Professor Tim Roughgarden gave the fall distinguished lecture for the School of Computer Science on Friday, Oct. 5. The theory talk, How Computer Science Informs Modern Auction Design, engaged the many faculty and students who attended.
Roughgarden is a professor at Stanford, where he specializes in computer science and economics, focusing on design, analysis, applications, and limitations of algorithms. He used a specific auction as a case study of how computer science is influencing economics more and more.
From 2016 to 2017, the Federal Communications Commission (FCC) hosted an auction to free up traditional broadcast licenses for broadband development. This would enable a stronger network for computers, tablets, and smartphones.
To repurpose the wireless spectrum, the FCC hosted reverse and forward auctions. Initially, the FCC spent $10 billion buying spectrum licenses from regional broadcast TV stations. Then it planned a forward auction to sell wireless broadband licenses for $20 billion. Overall, the auction would net $10 million in revenue. Yet to make all the math work, they needed to use computer science.
For the reverse auction, the FCC relied on a descending clock option algorithm. Each broadcaster was offered a buyout price that decreased over time in each round. If a broadcaster declined the offer, they would be exited from the auction and would retain the original license with no government compensation.
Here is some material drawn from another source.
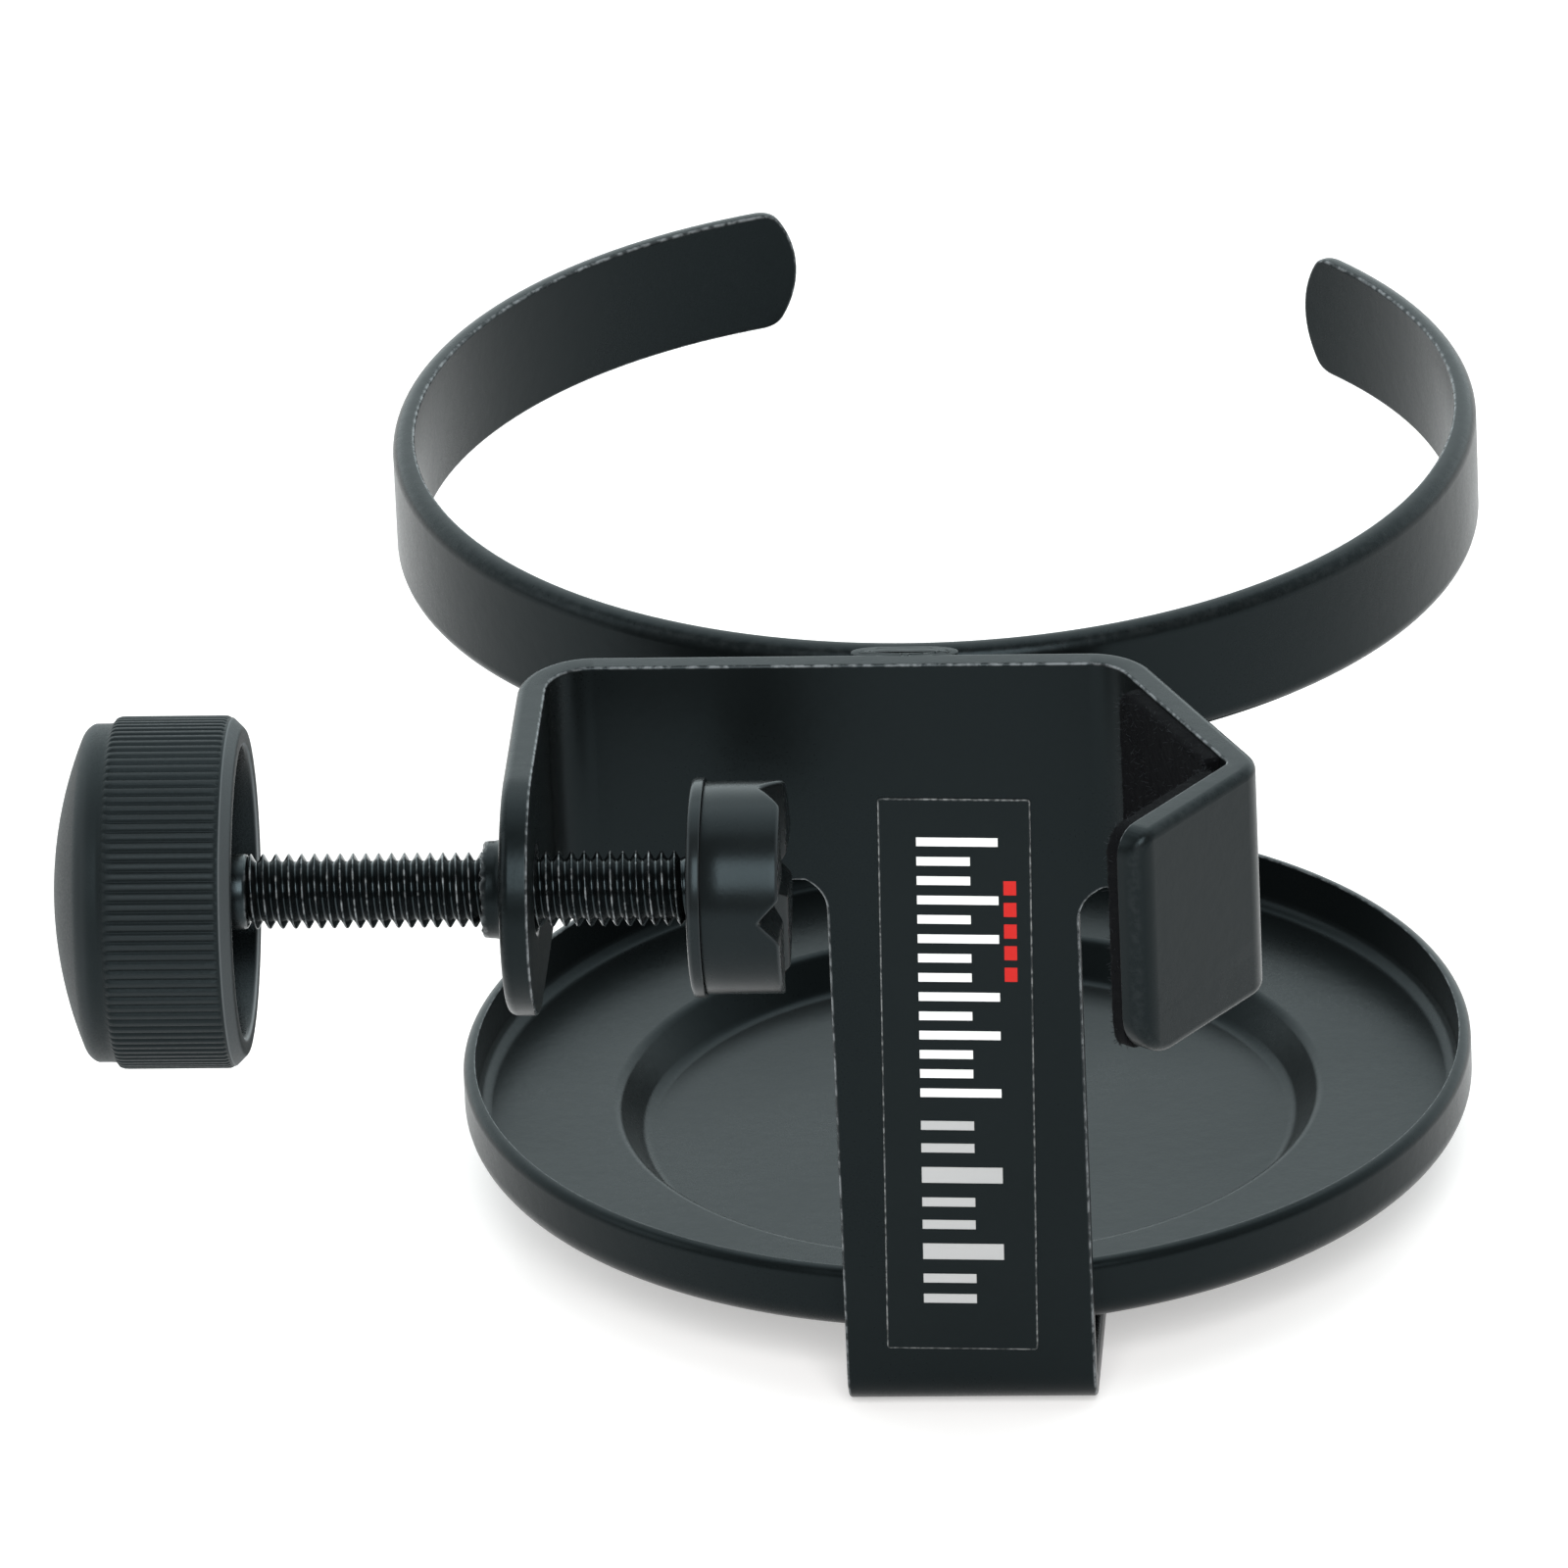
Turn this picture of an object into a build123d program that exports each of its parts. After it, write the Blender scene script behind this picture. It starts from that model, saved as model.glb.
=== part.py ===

However, if the broadcaster accepted the offer, they would move to the next around with the expectation that the government would eventually buy back their license and pay the most recent lower offer.
Yet, according to Roughgarden, the central problem with this auction format was a more classic theory problem. The FCC needed to buy up a certain number of licenses nationwide to be successful, but those that remained needed to have channels the government could reassign them to. This is a classic mathematical repacking problem.
What the FCC needed was a solution to one of the most famous NP-complete problems, graph coloring. Graph coloring assigns labels (colors) to graph vertices so that no two adjacent vertices share the same color. To make it even harder, this auction necessitated solving thousands of graph coloring problems within a second.
“NP isn’t a death sentence, but you have to up your game,” Roughgarden said.
Computer scientists used what are known as “satisfiability” algorithms to come up with the best prediction for how a channel would behave, and if they could be repacked during the auction. Surprisingly, the best method for solving this, explained Roughgarden, was using reverse greedy algorithms, which delete edges from graphs.
“It’s not like no one ever thought about reverse greedy algorithms, but it didn’t seem like anyone cared,” Roughgarden said. “Because why use them when they seem more awkward and less good? But coming from economics, there is an extrinsic reason to care about what you can do with a reverse greedy algorithm.”
For the forward auction when the FCC needed to sell broadband licenses, Roughgarden noted how the FCC relied on the computer science concept of proof of anarchy to prove that simple auctions work well without complements. Similarly, complexity theory was able to explain why strong complements make simple auctions perform poorly.
“Without techniques from computer science, the government could not have used the auction they did.”